Hammarskjöld pushed that hope to its limits, and perhaps beyond, in the Congo. It is likely that, had he lived, his effectiveness as Secretary-General might have been near its end, anyway. The fact remains that as the exponent of the limited hope he had performed great service, the best measure of which was that the Russians had vowed to destroy him and his office ever since last year when he moved U.N. troops into the chaotic Congo, thus preventing a Moscow-run regime. A favorite motto of his was a quotation from Shelley’s Prometheus Unbound; one should, he said,
…hope till Hope creates
From its own wreck the thing it contemplates.
His death threatened to derail the United Nations, suddenly left without a leader at a time when Cold War tensions characterized international relations between the major powers.

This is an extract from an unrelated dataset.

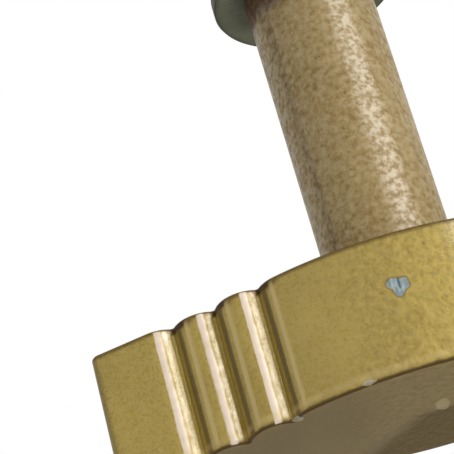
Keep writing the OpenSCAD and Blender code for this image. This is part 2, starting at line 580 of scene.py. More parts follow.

The U.N.’s founders had, oddly enough, not left written instructions for how to proceed should a Secretary-General end his term due to death. It seemed to many observers that the loss of Hammarskjöld would mean the loss of that hope he had fostered, the hope for a world where small steps toward peace seemed possible. “As though I had lost a dear and personal friend, I wept bitter tears of sorrow and regret at the news of the death of a great and good man, a true and courageous gentleman, Dag Hammarskjöld,” one TIME reader wrote to the magazine in the days that followed. “He belonged not to his native land alone but to all the free world.”
And yet, more than a half-century later, the United Nations continues to trudge ahead. For a speech in which the Pope also mentioned that “the experience of the past 70 years has made it clear that reform and adaptation to the times is always necessary,” few names would be more relevant to invoke than Hammarskjöld’s.